Ab Mitte Dezember 1946 fielen die Temperaturen ins Bodenlose. Während der zweiten Friedensweihnacht zitterten die Menschen in unbeheizten Notunterkünften bei 20 Grad Frost. Brennmaterial gab‘s nicht. Winterkleidung gab‘s nicht. Nahrung gab‘s nicht. Der Strom wurde abgestellt, Wasserleitungen froren zu. Schulen stellten den Unterricht ein.

Was die mehr als 60.000 Einwohner des Kreises Geldern auf Lebensmittelkarten bekamen, war grausam wenig - zeitweilig unter 800 Kalorien am Tag. Im Ruhrgebiet war es noch schlimmer. Stadtbewohner versuchten auf dem Land, Lebensmittel von Schwarzmarkthändlern zu erstehen. Rigoros verfolgte die Militärbehörde die „Ausfuhren“ aus dem Kreis Geldern, die verboten waren. Am Bahnhof Kevelaer, wo streng kontrolliert wurde, spielten sich jeden Tag erschütternde Szenen ab. Die armen Menschen schrien und weinten, wenn ihnen die wenigen organisierten Kartoffeln weggenommen wurden.

Selbst im ländlichen Kreis Geldern, wo man im Hungerwinter Essbares leichter beschaffen konnte als in den Zentren, hatte die anhaltende Unterernährung schlimme Folgen: Von 1.200 untersuchten Schulkindern waren 1.000 gesundheitlich angeschlagen, davon 200 schwer.

Ganz Deutschland hungerte und fror. Stuttgart zum Beispiel versuchte mit 70 Wärmestuben für 50.000 Menschen, seinen Einwohnern wenigstens für ein paar Stunden am Tag zu helfen. Wer alt oder krank war, durfte seine Wärmflasche mit heißem Wasser füllen, bevor er in sein kaltes Heim zurückging.

Kardinal FringsAm 31. Dezember 1946 gab der Kölner Erzbischof Joseph Kardinal Frings in seiner Predigt in der Kirche St.
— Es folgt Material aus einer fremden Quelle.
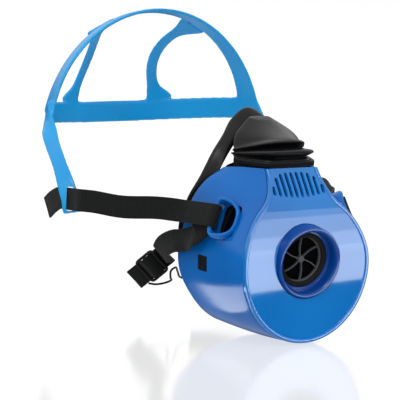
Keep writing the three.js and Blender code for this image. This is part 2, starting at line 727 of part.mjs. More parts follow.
function headHarness() {
  const [blade, slot] = arm();
  const right = geometryOf(cut(blade, slot));
  return geometryOf(join(hoop(), backBand(), rib(), mirrored(rib()), right, mirrored(right)));
}

// ---------------------------------------------------------------------------------------
// Straps. Each one has a row of centre points and, for each point, the direction of its width.
// ---------------------------------------------------------------------------------------

function strap(points, directions, steps, width = webbing.width) {
  const turn = new THREE.CatmullRomCurve3(directions, false, 'centripetal');
  return band(points, (s) => turn.getPoint(s), width, webbing.thickness, steps);
}

const upDir = V(0, 1, 0).transformDirection(guideFrame);
const outerN = guide.rise + guide.play + webbing.thickness / 2;
const innerN = guide.rise - guide.barThickness - guide.play - webbing.thickness / 2;
const foldU = guide.rear - guide.bar / 2;
const wrapEnd = 14;
// The inner strand runs downwards once it is clear of the guide. A wider one drops less steeply, so
// its edge stays behind the guide's leg.
const strandSlope = 17.05 / webbing.width;
const strandAt = (u) => fromGuide(u, -strandSlope * Math.max(0, u - guide.rear - 0.5), innerN);
// The straps swing about these points, on round ends that sit in the turned strap's hollowed ends
const upperPivot = fromGuide(wrapEnd + webbing.width / 2, 0, outerN);
const neckPivotU = wrapEnd + 4;
const neckPivot = strandAt(neckPivotU);

const endRadius = webbing.width / 2 + 0.15, endThickness = webbing.thickness + 0.2;

// Round strap end, with its flat faces across the guide's normal
function strapDisc(at, radius = endRadius, depth = endThickness) {
  const axis = V().subVectors(fromGuide(0, 0, 1), fromGuide(0, 0, 0)).multiplyScalar(depth / 2);
  return closed(rod(radius, V().subVectors(at, axis), V().addVectors(at, axis), 24));
}

// Strap turned round the guide's bar
function strapWrap() {
  const r = (outerN - innerN) / 2, n = (outerN + innerN) / 2, horn = 4;
  const points = [fromGuide(wrapEnd + webbing.width / 2 - horn, 0, outerN), fromGuide(foldU + 3, 0, outerN)];
  for (let a = 0; a <= 180; a += 30) {
    points.push(fromGuide(foldU - r * Math.sin(a * DEG), 0, n + r * Math.cos(a * DEG)));
  }
  points.push(strandAt(guide.rear), strandAt(guide.rear + 3), strandAt(neckPivotU - horn * 0.7));
  const turned = strap(points, points.map(() => upDir), 26);
  const hollow = endRadius + GAP, depth = 2 * webbing.thickness;
  return geometryOf(cut(turned, strapDisc(upperPivot, hollow, depth), strapDisc(neckPivot, hollow, depth)));
}

// The upper strap passes straight through the arm's slot, along the line that the harness slides on
const strapRun = V(0, 1, -0.09).normalize();
const nearSlot = (d) => armEnd.clone().addScaledVector(strapRun, d);

function upperStrap() {
  const lead = [4, 9].map((d) => fromGuide(wrapEnd + webbing.width / 2 + d, 0, outerN));
  const points = [upperPivot, ...lead, V(71, -9, 8), V(85, 15, 5.6), V(95.5, 36, 6.3),
    ...[-14, -7, 0, 7, 14].map(nearSlot), V(99.5, 86, -1.5), V(98, 96, -7)];
  const up = V(0, 0, 1);
  const directions = [
    upDir, upDir, upDir, V(0.05, 0, 1), ...Array(7).fill(up), V(0.1, 0.1, 1), V(0.1, 0.3, 1),
  ];
  const end = strapDisc(upperPivot);
  return geometryOf(join(strap(points, directions, 56), end));
}

// First points of a neck strand, in line with the end of the turned strap
const strandStart = () => [0, 3].map((d) => strandAt(neckPivotU + d));

// Points on the buckle: t along the strap, w across it, n out from its face
const neckAcross = neck.across.clone().projectOnPlane(neck.run).normalize();
const neckOut = V().crossVectors(neck.run, neckAcross).normalize();
const buckle = (t, w, n) => neck.buckleAt.clone().addScaledVector(neck.run, t)
  .addScaledVector(neckAcross, w).addScaledVector(neckOut, n);

// The wearer's right strand goes from the guide, over the buckle's middle bar, to its free end
function neckStrapRight() {
  const f = neck.frameThickness / 2 + GAP + webbing.thickness / 2 + 0.2, run = neck.frameLength / 2;
  const through = [[-run - 5, -f - 0.4], [-run + 1.6, -f], [-run * 0.48, 0], [-1.4, f], [1.4, f],
    [run * 0.48, 0], [run - 1.6, -f], [run + 4, -f], [neck.tail + 3, -f - 1]];
  const points = [...strandStart().map(flip), V(-59, -25, -12), V(-60.5, -13, -14.5),
    V(-59.5, 1, -20.5), V(-54, 13, -28), ...through.map(([t, n]) => buckle(t, 0, n))];
  const start = flip(upDir), end = neckAcross.clone().negate();
  const directions = [start, start, V(0, 0.2, 1), V(0, 0.35, 1), V(-0.15, 0.5, 0.85), V(-0.4, 0.6, 0.7),
    ...through.map(() => end)];
  const roundEnd = mirrored(strapDisc(neckPivot));
  return geometryOf(join(strap(points, directions, 80), roundEnd));
}

function neckStrapLeft() {
  const points = [...strandStart(), V(60, -24, -14), V(61, 2, -19), V(52, 24, -31), V(33, 39, -42),
    V(10, 43, -49), V(-10, 41, -52)];
  const up = V(0, 0, 1);
  const directions = [upDir, upDir, V(-0.1, 0.3, 1), V(-0.1, 0.1, 1), up, up, up, up];
  const roundEnd = strapDisc(neckPivot);
  return geometryOf(join(strap(points, directions, 40), roundEnd));
}

function neckBuckle() {
  const width = webbing.width + 2 * (neck.frameSide + GAP);
  const slot = (neck.frameLength - 2 * neck.endBar - neck.midBar) / 2;
  const corners = [[-1, -1], [1, -1], [1, 1], [-1, 1]].map(([a, b]) => (
    new THREE.Vector2(a * neck.frameLength / 2, b * width / 2)));
  const frame = plate(new THREE.Shape(rounded(corners, 3)), neck.frameThickness)
    .translate(0, 0, -neck.frameThickness / 2);
  const slots = [-1, 1].map((side) => block(slot, webbing.width + 2 * GAP, 3 * neck.frameThickness,
    V(side * (neck.midBar + slot) / 2, 0, 0)));
  const toWorld = new THREE.Matrix4().makeBasis(neck.run, neckAcross, neckOut).setPosition(neck.buckleAt);
  return geometryOf(cut(frame, ...slots)).applyMatrix4(toWorld);
}

// Wire hook sewn into the left strand's end; its free end lies in front of the buckle
function neckHook() {
  const r = hook.wire / 2;
  const beside = [
    [-24, 36, -50], [-29, 31, -45], [-34, 26, -41], [-38, 25, -43], [-37, 27, -48], [-34, 31, -51],
    [-38, 33, -53], [-45, 33, -53.5], [-51, 33, -52.5],
  ].map((p) => V(...p).addScaledVector(neckAcross, webbing.width / 2 - hook.besideHalf));
  const start = [V(-11.2, 41, -52), V(-17, 40, -52)];
  const path = new THREE.CatmullRomCurve3([...start, ...beside], false, 'centripetal');
  const section = [...Array(8).keys()].map((k) => (
    new THREE.Vector2(r * Math.cos(k * Math.PI / 4), r * Math.sin(k * Math.PI / 4))));
  const options = { extrudePath: path, steps: 44, bevelEnabled: false };
  return closed(new THREE.ExtrudeGeometry(new THREE.Shape(section), options));
}

// ---------------------------------------------------------------------------------------
// Assembly
// ---------------------------------------------------------------------------------------

const finish = {
  shell: { color: 0x0a5cab, roughness: 0.22, metalness: 0 },
  harness: { color: 0x0a78c8, roughness: 0.4, metalness: 0 },
  rubber: { color: 0x343434, roughness: 0.75, metalness: 0 },
  carrier: { color: 0x151515, roughness: 0.5, metalness: 0 },
  webbing: { color: 0x232524, roughness: 0.9, metalness: 0 },
  buckle: { color: 0x0c0c0d, roughness: 0.35, metalness: 0 },
  wire: { color: 0x2a2a2c, roughness: 0.35, metalness: 0.9 },
};

const respirator = new THREE.Group();

function place(name, geometry, look) {
  const g = geometry.toNonIndexed();
  g.computeVertexNormals();
  const mesh = new THREE.Mesh(g, new THREE.MeshStandardMaterial(look));
  mesh.name = name;
  respirator.add(mesh);
}

place('front_cover', frontCover(), finish.shell);
place('housing', housingShell(), finish.shell);
place('connector_collar', connectorCollar(), finish.shell);
place('connector_gasket', connectorGasket(), finish.carrier);
place('inhalation_valve_seat', inhalationSeat(), finish.carrier);
place('inhalation_valve_flap', inhalationFlap(), finish.rubber);
place('carrier_plate', carrierPlate(), finish.carrier);
place('exhalation_valve_seat', exhalationSeat(), finish.carrier);
place('exhalation_valve_flap', exhalationFlap(), finish.rubber);
place('facepiece', facepiece(), finish.rubber);
place('clamp_ring', clampRingSolid(), finish.carrier);
place('head_harness', headHarness(), finish.harness);

const pairs = {
  latch: [latchButton(), finish.carrier],
  strap_guide: [strapGuide(), finish.shell],
  strap_wrap: [strapWrap(), finish.webbing],
  upper_strap: [upperStrap(), finish.webbing],
};
for (const [name, [geometry, look]] of Object.entries(pairs)) {
  place(`${name}_left`, closed(geometry), look);
  place(`${name}_right`, mirrored(geometry), look);
}

place('neck_strap_left', neckStrapLeft(), finish.webbing);
place('neck_strap_right', neckStrapRight(), finish.webbing);
place('neck_buckle', neckBuckle(), finish.buckle);
place('neck_hook', neckHook(), finish.wire);

export default respirator;
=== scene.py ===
"""Half-mask respirator: the finished look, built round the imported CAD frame.

Every shape is a surface worked out as numpy arrays in millimetres, in the frame that the CAD
parts share: +X to the wearer's left, +Y towards the wearer, +Z up.
"""

import json
import logging
import math
from dataclasses import dataclass, field
from enum import Enum

import bpy
import numpy as np
from mathutils import Matrix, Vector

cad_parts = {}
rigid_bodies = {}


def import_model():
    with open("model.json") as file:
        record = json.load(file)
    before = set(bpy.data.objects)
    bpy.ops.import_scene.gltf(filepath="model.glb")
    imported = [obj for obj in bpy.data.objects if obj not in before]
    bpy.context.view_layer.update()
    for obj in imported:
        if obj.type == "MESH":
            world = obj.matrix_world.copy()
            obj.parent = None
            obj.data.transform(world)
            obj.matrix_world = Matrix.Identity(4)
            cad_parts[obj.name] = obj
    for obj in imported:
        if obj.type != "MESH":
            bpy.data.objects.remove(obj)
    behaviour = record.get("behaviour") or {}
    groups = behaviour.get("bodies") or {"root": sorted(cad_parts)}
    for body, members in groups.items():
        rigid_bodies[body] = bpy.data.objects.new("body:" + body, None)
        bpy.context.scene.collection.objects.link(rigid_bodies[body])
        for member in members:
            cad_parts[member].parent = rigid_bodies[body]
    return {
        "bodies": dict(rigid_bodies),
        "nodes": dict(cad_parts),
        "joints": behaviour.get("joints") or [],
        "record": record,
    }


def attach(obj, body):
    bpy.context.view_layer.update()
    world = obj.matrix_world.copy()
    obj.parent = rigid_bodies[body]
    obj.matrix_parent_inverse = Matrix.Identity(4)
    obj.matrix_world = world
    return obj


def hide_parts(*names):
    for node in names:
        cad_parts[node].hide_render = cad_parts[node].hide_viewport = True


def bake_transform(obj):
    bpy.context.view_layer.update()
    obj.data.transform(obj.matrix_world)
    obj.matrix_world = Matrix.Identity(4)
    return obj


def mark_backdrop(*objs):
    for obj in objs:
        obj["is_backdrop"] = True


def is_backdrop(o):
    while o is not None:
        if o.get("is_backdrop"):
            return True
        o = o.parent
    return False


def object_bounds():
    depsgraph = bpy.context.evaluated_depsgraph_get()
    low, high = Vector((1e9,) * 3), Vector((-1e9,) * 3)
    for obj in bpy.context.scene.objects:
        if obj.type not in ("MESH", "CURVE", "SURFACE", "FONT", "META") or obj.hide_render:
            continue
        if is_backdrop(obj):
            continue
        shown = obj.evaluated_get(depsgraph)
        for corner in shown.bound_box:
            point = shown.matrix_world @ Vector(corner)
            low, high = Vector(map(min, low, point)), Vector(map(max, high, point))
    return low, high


Array = np.ndarray
LOG = logging.getLogger("respirator")
MM = 0.001


# ---------------------------------------------------------------------------------------
# Curves
# ---------------------------------------------------------------------------------------


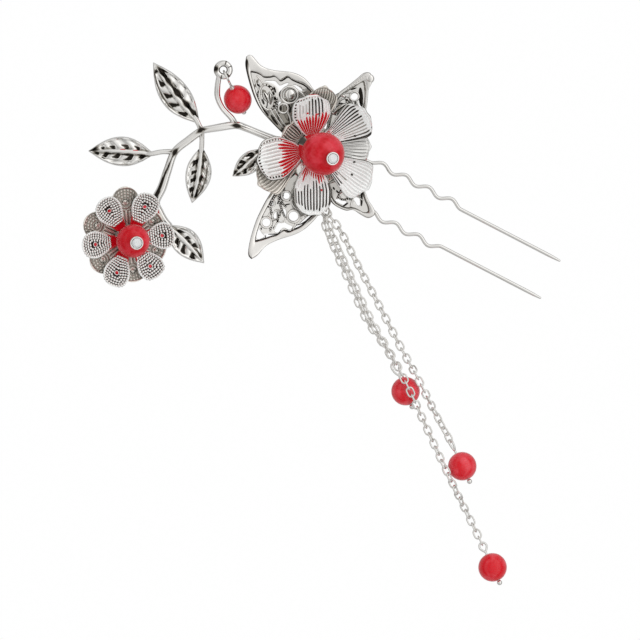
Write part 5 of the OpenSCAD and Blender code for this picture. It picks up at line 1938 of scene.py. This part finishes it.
        beside = np.minimum(np.maximum(beside * line, border), 1) * ramp(v, 0.96, 0.88)
        dusk = leaf.shadow * ramp(v, 0.8, 0.92) * ramp(u, 0.25, -0.1) * ramp(edge, 0.1, 0.25)
        # Painted shade: pockets between the veins, the line beside the midrib, the border and the tip.
        shade = max_of([np.minimum(own * 1.1, 1) * ramp(pocket, 0.2, 0.65), beside, dusk])
        low, high = leaf.red
        traces = np.exp(-((out - spine + 0.14) / 0.1) ** 2) * ramp(np.sin(v * 31), -0.2, 0.5)
        red = (v > low) * (v < high) * (u < 0) * traces
        body = leaf.base_z + (leaf.tip_z - leaf.base_z) * v + 0.5 * np.sin(math.pi * v) - 0.05 * out ** 2
        veins = 0.12 * np.cos(between * math.pi) * (1 - rim) * (1 - mid)
        ribs = self.rib * np.maximum(rim, mid * (1 - 0.3 * (out / spine) ** 2))
        top = body + ribs + 0.1 - 0.24 * pocket - veins - 0.12 * beside
        bottom = body - self.leaf_thickness * (0.55 + 0.45 * ramp(edge, 0, 0.4))
        return slab(np.dstack([flat, top]), np.dstack([flat, bottom]), {"shade": shade, "enamel": red})

    def rolled_end(self) -> Shell:
        """Rolled end of the twig, a thick ring with painted shade in dark lines on its left half and in its hole."""
        rolled = ring((self.curl - self.curl_wire) / 2, self.curl_wire, 72, 24)
        angle, far = bearing(rolled.points), np.linalg.norm(rolled.points[:, :2], axis=1)
        strokes = max_of(np.exp(-(apart(angle, at) / wide) ** 2)
                         for at, wide in ((172, 26), (70, 5), (-48, 7), (-105, 5), (25, 4)))
        rolled.values = {"shade": np.maximum(strokes * ramp(far, 0.9, 1.2), ramp(far, 0.95, 0.75) * 0.8)}
        return rolled.carried(shift(*self.curl_at))

    def foot(self) -> Shell:
        """Foot and disc under the small flower."""
        low = lathe([(0, 0), (1.85, 0), (2, 0.15), (2, 1.3), (2.2, 1.45), (2.9, 1.4), (3.0, 1.55), (3.0, 2.05),
                     (2.88, 2.2), (0, 2.2)], 48)
        return low.carried(shift(*SMALL.at, 0))

    def eye_plate(self) -> Shell:
        """Flat eye on the centre post, with its strap to the stem."""
        z0, t = self.eye_z, self.eye_thickness
        eye = lathe([(0.7, z0), (2.05, z0), (2.2, z0 + 0.15), (2.2, z0 + t - 0.15), (2.05, z0 + t), (0.7, z0 + t),
                     (0.7, z0)], 40)
        eye = eye.carried(shift(STACK.bend_x, STACK.stack_y, 0))
        start = np.array([STACK.bend_x - 1.1, STACK.stack_y, z0 + t / 2])
        end = moved(np.array([[-7.6, 3.5, z0 + t / 2]]), ORNAMENT)[0]
        strap = tube(resampled(np.array([start, end]), 10), np.linspace(1.1, 0.8, 10), 20, flat=0.42)
        return joined([eye, strap])

    def dress(self) -> None:
        """Make the branch's piece."""
        shells = [*self.stems(), *(self.leaf(leaf) for leaf in LEAVES), self.rolled_end(), self.foot()]
        shells = [s.carried(ORNAMENT) for s in shells] + [self.eye_plate()]
        dressed(piece_of("cast_branch", joined(shells), Finish.CAST, 50), "cast_silver", "branch")


# ---- small flower and berry


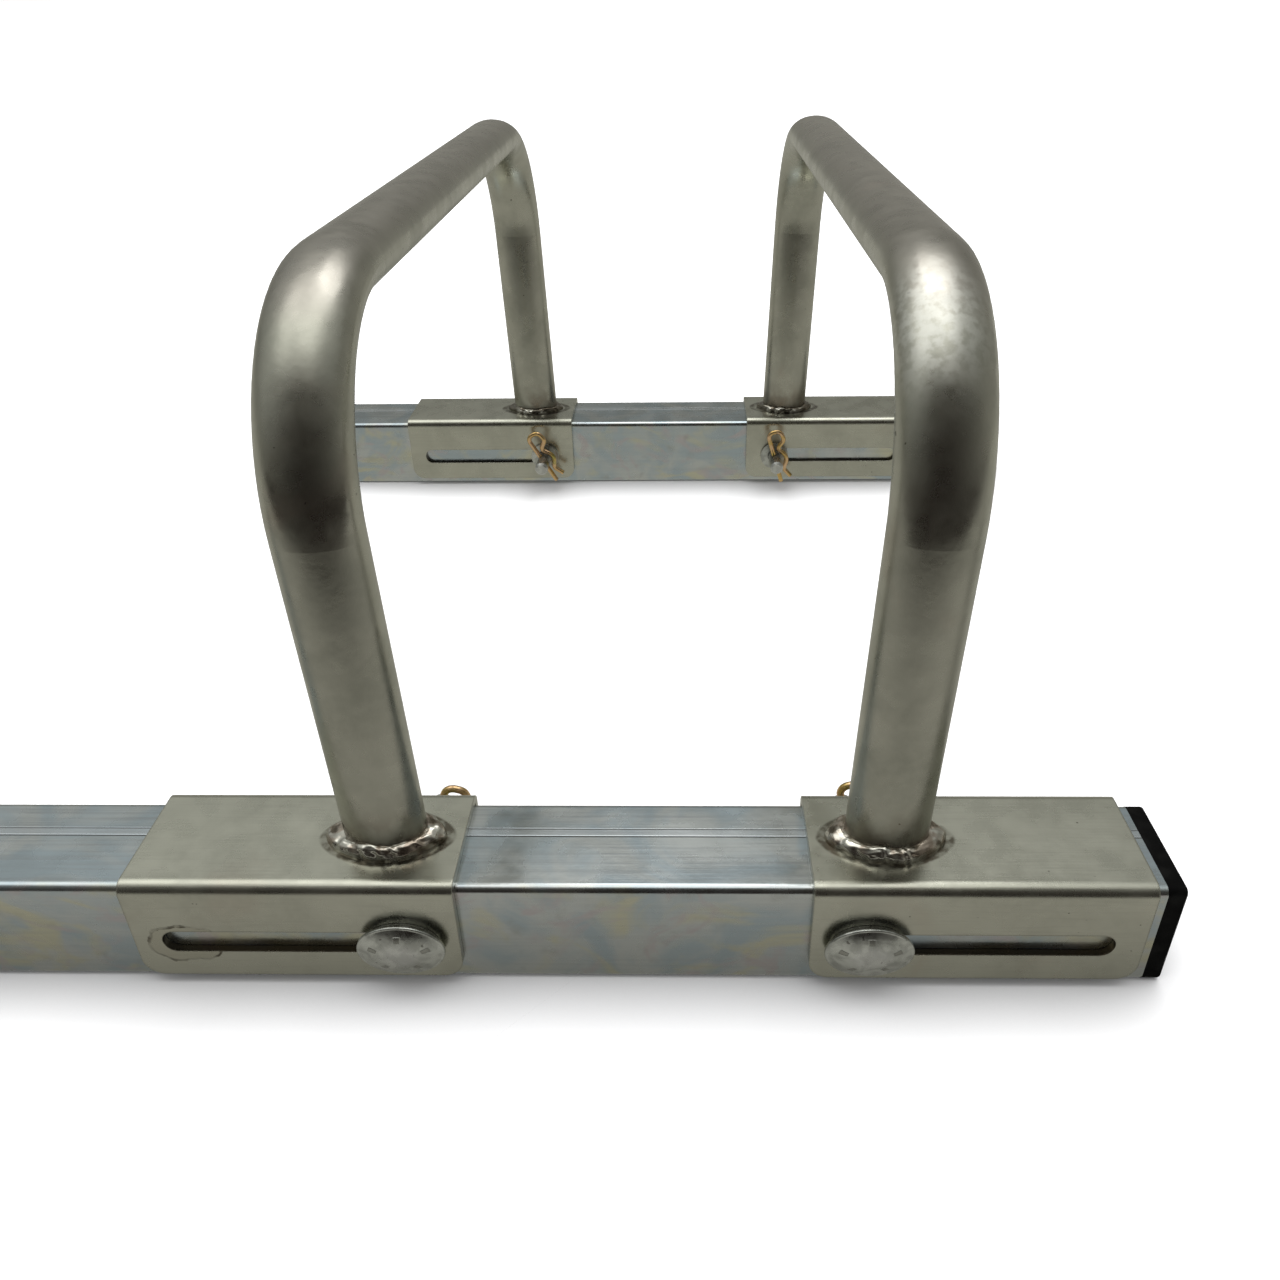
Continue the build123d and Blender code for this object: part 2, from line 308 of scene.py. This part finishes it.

Engelbert seinen Landsleuten moralischen Halt: Kleine Diebstähle der Hungernden und Frierenden seien gerechtfertigt, wenn nur genommen würde, was der Einzelne für sich selber brauche. Das „Organisieren“ von Brennmaterial und Nahrung hieß fortan „Fringsen“.

Kardinal Josef Frings.

Niemand konnte sich vorstellen, dass es noch schlimmer kommen würde. Aber es kam schlimmer: Die dritte Frostwelle im Januar 1947 verwandelte das Land in eine eisige Hölle. Nun froren auch Flüsse und Kanäle zu. Schiffe lagen fest, Eisenbahnen fuhren nicht mehr: Die Versorgung brach völlig zusammen. An Kleidung für die notleidende Bevölkerung des Kreises Geldern hatte die Verwaltung nur noch drei Unterhemden und zwei Unterhosen zu vergeben. Man sprach im besetzten Deutschland bereits vom „achten Kriegsjahr“.

In Kevelaer versuchte die Verwaltung im Januar 1947, die geplatzten Hauptanschlussleitungen der Wasserversorgung reparieren zu lassen. Die Bürger wurden aufgerufen, Altmetall zu sammeln und dem Rathaus zur Verfügung zu stellen. Mit Hilfe dieser Rohstoffe sollten die Leitungen geflickt werden.

Derweil gingen im Ruhrgebiet die Hungernden auf die Straße. Der „Hungermarsch der Essener Betriebe“ brachte 10.000 Menschen vor das Rathaus. „Wir haben Hunger!“, skandierten sie. „Wir wollen Brot!“

Die ungezählten Menschen, die die Not nicht überlebt hatten, wurden vielerorts fast vier Monate lang zwischengelagert. Erst ab März, als der Frost nachließ, konnte die Erde für Bestattungen aufgebrochen werden.

Die Hungersnot spitzte sich nun noch weiter zu. Mit Streiks und Demonstrationen in den Großstädten wurde von der britischen Militärverwaltung verlangt, den Menschen endlich zu helfen und die humanitäre Katastrophe zu stoppen. Nichts passierte - allerdings schritten die Briten auch nicht gegen die verbotenen Streiks ein.

Und es kam noch schlimmer. Nach der arktischen Kälte entwickelte sich der heißeste Sommer seit Jahrzehnten - mit Temperaturen bis 40 Grad im Schatten. Die Natur verdorrte. Von den Feldern „ernteten“ die Bauern nur die Kartoffeln, die sie gesetzt hatten.

Die Wende wurde am 5. Juni 1947 eingeläutet: Vor Studenten der Harvard-Universität skizzierte der amerikanische Außenminister George C. Marshall seine Vorstellungen von einem Hilfsprogramm für Europa. Der Marshallplan, im April 1948 in den USA verabschiedet, nützte allen: den notleidenden Völkern in Europa, der Abwehr des kommunistischen Einflusses im Westen und der amerikanischen Industrie, die Abnehmer für ihre Überproduktion fand.